The quality toggle on the lower left was set to yelow/green. What should that change?
I have about 150GB left. The mov files from the capture add up to 16GB in total.
The clips very from 10 second inserts to 4 minute dialogue shots and anywhere in between.
When I mentioned upping the setting I was talking about changing it from DNxHD 60 to DNxHD 90 or 1:1p 10b MXF.
I should also mention that im using MC academic version (don't think that should make any difference). And the biggest difference in quality comes when it gets burnt to DVD and watched on a TV. Me and a friend both did seperate edits of this short to see the outcome (his was done in FCP with the original footage). When putting them on DVD his looks twice as clear as mine even though we both used the same export settings and the same dvd burning program and the same brand dvd's.
Thanks again for any help. I would love to keep using MC but if im gonna have this loss of quality I might have to resort back to FCP.
This is the original mov.
The imported mxf.
Ok... thanks for info. Yellow/Green means you are displaying the image at Half Quality. Setting it to Green/Green will up that to full quality.
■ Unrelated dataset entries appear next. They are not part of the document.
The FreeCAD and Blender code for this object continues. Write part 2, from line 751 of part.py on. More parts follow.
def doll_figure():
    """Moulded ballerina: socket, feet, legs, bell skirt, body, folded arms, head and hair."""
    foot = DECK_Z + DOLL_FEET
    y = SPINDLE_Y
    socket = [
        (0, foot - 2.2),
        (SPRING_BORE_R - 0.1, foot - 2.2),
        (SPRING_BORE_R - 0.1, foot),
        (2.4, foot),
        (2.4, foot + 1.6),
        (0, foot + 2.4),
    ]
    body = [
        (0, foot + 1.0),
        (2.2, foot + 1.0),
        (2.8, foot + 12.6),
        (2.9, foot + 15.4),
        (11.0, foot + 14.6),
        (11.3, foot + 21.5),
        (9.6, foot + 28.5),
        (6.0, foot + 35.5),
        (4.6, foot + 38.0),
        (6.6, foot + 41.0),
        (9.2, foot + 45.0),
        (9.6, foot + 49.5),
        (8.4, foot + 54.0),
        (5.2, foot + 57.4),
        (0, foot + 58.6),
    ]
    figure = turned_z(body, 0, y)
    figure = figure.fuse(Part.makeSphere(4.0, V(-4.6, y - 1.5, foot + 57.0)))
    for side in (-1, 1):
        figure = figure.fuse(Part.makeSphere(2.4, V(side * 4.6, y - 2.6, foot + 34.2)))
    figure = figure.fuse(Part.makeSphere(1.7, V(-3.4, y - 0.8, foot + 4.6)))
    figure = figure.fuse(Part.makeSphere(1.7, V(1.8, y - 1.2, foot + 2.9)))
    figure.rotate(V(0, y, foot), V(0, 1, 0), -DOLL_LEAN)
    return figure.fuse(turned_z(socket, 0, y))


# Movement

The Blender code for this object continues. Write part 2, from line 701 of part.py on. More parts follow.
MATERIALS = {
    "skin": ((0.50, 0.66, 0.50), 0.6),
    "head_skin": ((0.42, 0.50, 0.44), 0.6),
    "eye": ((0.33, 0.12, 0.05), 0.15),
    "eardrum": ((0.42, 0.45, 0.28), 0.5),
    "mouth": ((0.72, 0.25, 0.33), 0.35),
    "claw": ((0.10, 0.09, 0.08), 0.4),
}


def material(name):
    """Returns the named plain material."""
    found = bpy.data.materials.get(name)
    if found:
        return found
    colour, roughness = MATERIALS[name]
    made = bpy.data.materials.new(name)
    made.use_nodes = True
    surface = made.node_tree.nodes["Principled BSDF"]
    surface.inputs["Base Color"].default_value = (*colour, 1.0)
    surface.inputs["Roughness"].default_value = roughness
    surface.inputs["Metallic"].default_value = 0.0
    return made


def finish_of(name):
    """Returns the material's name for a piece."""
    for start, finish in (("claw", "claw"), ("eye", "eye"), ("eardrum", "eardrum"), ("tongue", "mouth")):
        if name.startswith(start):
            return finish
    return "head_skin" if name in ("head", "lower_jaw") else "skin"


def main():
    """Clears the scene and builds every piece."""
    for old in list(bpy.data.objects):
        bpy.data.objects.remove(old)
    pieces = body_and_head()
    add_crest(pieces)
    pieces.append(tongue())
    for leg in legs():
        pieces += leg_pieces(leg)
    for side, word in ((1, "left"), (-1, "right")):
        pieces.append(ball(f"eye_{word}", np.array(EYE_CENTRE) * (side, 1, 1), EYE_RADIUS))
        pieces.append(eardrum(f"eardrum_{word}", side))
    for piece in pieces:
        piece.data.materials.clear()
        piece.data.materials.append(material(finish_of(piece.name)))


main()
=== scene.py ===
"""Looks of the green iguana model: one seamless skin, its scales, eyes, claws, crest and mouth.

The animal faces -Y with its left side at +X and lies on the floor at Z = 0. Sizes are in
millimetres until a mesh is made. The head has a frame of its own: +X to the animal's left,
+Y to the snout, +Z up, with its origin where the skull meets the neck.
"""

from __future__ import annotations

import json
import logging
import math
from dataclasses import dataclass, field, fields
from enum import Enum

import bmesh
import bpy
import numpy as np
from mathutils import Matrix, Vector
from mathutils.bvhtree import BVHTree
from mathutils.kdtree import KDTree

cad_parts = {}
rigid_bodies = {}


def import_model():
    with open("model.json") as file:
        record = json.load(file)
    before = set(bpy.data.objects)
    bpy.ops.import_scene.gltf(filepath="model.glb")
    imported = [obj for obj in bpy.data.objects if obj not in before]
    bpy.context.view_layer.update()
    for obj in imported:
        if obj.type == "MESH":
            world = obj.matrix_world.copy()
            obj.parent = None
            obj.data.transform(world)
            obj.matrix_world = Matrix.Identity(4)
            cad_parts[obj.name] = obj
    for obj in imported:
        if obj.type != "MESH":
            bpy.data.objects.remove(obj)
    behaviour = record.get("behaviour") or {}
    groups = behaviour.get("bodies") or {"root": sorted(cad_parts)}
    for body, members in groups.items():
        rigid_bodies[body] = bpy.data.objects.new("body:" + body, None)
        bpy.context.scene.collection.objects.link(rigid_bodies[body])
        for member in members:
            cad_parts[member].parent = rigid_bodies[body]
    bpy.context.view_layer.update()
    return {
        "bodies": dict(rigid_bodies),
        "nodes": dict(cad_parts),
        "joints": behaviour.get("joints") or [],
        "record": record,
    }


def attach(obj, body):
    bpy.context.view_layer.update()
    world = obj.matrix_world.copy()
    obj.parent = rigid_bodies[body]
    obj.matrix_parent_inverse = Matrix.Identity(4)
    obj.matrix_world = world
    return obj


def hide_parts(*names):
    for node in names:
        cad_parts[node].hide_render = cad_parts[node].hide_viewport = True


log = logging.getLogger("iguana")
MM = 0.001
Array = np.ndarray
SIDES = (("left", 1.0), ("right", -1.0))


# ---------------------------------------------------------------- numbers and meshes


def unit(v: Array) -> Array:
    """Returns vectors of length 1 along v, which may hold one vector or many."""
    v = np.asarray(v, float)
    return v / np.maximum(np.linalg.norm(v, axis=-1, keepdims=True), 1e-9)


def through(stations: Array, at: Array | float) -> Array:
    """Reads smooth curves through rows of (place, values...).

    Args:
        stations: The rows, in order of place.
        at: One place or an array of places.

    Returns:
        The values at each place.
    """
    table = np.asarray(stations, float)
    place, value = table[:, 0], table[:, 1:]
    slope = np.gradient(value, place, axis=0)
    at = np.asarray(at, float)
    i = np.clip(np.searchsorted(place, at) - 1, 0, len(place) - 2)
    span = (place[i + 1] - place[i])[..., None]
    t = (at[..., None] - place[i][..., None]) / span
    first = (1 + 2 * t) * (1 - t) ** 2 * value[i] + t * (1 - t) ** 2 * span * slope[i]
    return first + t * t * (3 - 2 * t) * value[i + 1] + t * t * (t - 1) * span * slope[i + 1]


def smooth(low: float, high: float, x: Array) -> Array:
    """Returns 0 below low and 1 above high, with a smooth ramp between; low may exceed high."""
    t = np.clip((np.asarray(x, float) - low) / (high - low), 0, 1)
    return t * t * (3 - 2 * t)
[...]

But that's just a display thing while editing. It only effects the S/R monitors and any external monitors. Your exports should still be fine for DVD. However, what I'm seeing is an RGB haze on the image. It looks to me like you are importing 601 footage with RGB settings. This would cause the nasty grey haze which combined with the half quality display settings, is likely the cause of the issues.
Thanks alot for the help. That made it look alot better, its almost the same quality now. Its just a shade darker in the shadows, which I don't actually mind. But is there a reason why the size is soo much bigger? I was under the impression that DNxHD created smaller files while keeping the resolution? Or is that only when originally capturing using that codec?
Thanks again.
Ben
bengoyert: Thanks alot for the help. That made it look alot better, its almost the same quality now. Its just a shade darker in the shadows, which I don't actually mind. But is there a reason why the size is soo much bigger? I was under the impression that DNxHD created smaller files while keeping the resolution? Or is that only when originally capturing using that codec?
What frame rate are you shooting at?
DNxHD is an i-Frame Codec and HDV is a Long-GOP codec. This is why the size is so different.
Have you ever tried to capture the HDV stream with DVHSCap and importing the .m2t file into the Avid? HDVxDV could capture and convert the .m2t file into a DNxHD QuickTime file.
-- Bob Russo Post-Production Workflow Manager - NFL Films
Im shooting at 720p24. With a JVD HD100U. I can't capture via CapDVHS because Im running a mac, and I wanted to try HDVxDV but the demo wouldn't work for me and I didn't want to buy it without testing it first.
Im fine with the quality of the importing now. I do wish I could just capture into MC though, would be nicer.
Now I've hit another snag hahaha! If I delete the original files I used to edit, it says media offline in the timeline. But I cannot for the life of me re-connect it to the new import. In the Relink Dialoge Box my only option is "Relink offline master clips to online media files" then it searches and says no clips were relinked. Any more advice?
I actually meant DVHSCap. If you delete the clip you'll need to select the clips or sequence and batch import them.